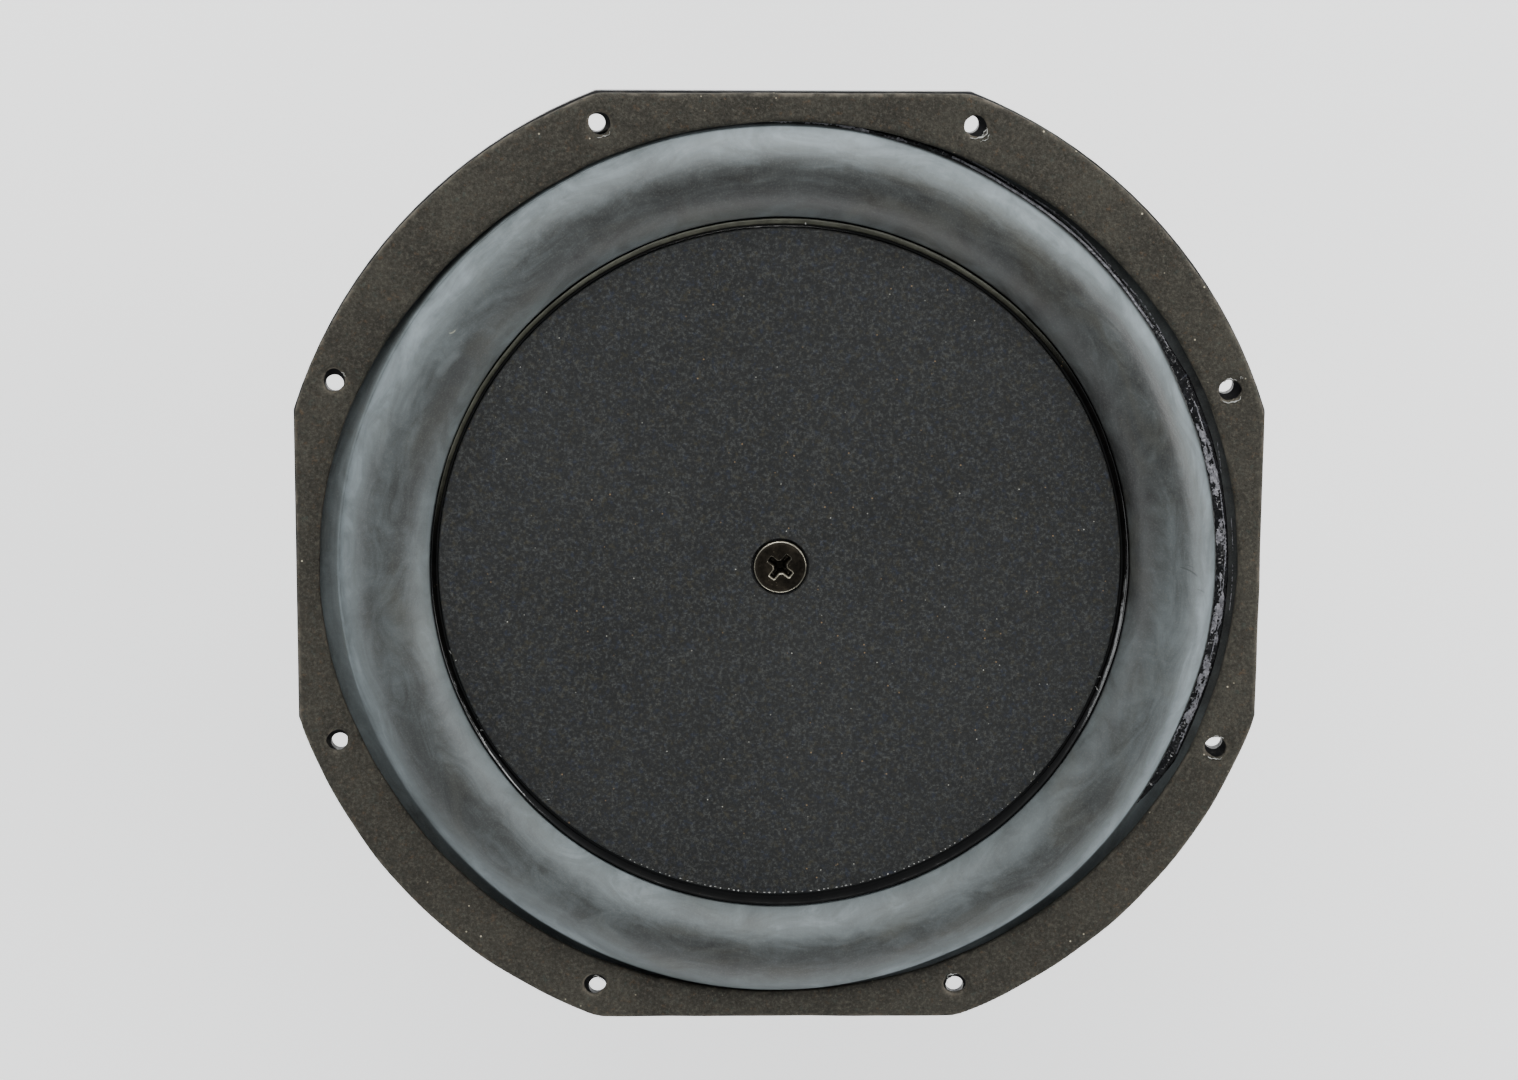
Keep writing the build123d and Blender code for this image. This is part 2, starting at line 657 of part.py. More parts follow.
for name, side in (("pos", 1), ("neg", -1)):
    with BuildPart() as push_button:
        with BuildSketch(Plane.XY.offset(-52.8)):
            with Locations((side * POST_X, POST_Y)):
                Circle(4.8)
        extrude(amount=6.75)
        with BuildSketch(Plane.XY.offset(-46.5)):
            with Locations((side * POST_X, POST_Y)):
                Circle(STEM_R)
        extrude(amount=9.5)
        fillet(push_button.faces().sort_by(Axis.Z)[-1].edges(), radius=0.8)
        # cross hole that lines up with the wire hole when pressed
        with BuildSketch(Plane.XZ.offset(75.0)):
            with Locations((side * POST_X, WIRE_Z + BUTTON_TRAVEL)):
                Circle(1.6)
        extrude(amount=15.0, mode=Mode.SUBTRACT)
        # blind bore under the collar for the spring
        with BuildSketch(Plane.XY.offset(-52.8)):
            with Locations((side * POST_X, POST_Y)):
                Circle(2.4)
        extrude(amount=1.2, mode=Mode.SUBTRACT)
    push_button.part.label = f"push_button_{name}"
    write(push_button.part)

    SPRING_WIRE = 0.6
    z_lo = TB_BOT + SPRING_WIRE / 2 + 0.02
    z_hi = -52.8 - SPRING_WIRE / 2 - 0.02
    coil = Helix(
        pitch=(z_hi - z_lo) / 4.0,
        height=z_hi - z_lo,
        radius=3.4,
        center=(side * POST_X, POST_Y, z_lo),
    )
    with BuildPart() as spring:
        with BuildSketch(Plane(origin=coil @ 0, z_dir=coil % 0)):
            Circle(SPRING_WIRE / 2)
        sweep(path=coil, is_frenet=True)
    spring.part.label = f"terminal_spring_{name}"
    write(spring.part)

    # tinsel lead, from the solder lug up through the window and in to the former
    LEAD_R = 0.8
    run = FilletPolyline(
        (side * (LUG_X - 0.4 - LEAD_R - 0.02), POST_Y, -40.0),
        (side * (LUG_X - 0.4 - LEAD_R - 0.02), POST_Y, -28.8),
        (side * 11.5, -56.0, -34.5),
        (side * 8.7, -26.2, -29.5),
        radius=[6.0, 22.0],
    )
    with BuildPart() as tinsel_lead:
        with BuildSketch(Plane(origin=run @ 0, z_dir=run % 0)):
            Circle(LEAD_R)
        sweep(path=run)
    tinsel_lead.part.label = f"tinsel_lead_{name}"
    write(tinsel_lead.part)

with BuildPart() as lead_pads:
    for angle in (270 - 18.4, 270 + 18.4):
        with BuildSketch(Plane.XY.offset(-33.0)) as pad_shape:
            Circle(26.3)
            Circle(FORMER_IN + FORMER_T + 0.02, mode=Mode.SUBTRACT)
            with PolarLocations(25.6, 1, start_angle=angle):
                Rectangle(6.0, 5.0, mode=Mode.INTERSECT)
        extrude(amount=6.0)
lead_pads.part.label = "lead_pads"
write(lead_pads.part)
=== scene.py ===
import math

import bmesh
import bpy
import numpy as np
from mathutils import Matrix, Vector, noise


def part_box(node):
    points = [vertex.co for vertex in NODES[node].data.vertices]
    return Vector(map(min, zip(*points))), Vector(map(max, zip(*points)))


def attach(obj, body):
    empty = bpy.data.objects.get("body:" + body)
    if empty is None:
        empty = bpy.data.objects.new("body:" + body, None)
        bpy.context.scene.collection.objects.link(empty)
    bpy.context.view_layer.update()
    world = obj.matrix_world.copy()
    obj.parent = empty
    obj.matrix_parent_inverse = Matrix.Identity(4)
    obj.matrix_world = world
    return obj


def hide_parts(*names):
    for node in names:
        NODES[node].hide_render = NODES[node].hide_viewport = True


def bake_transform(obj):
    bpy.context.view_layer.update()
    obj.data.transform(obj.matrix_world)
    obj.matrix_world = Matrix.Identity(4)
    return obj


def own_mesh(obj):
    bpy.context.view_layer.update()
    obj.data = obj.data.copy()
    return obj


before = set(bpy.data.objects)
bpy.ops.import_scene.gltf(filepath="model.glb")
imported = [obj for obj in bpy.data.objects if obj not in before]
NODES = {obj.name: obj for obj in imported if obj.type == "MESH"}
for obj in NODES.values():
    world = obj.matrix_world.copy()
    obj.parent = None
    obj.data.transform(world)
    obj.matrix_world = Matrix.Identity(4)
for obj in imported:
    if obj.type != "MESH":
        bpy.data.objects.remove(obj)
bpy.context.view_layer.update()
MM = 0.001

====

» **Directions**:
Return the lines from the line with "Circle(FORMER_IN + FORMER_T" through the line with "zip(*points))), Vector(map(max, zip(*points)))", inclusive, exactly as they stand, and nothing else.

» **Exercise solution**:
            Circle(FORMER_IN + FORMER_T + 0.02, mode=Mode.SUBTRACT)
            with PolarLocations(25.6, 1, start_angle=angle):
                Rectangle(6.0, 5.0, mode=Mode.INTERSECT)
        extrude(amount=6.0)
lead_pads.part.label = "lead_pads"
write(lead_pads.part)
=== scene.py ===
import math

import bmesh
import bpy
import numpy as np
from mathutils import Matrix, Vector, noise


def part_box(node):
    points = [vertex.co for vertex in NODES[node].data.vertices]
    return Vector(map(min, zip(*points))), Vector(map(max, zip(*points)))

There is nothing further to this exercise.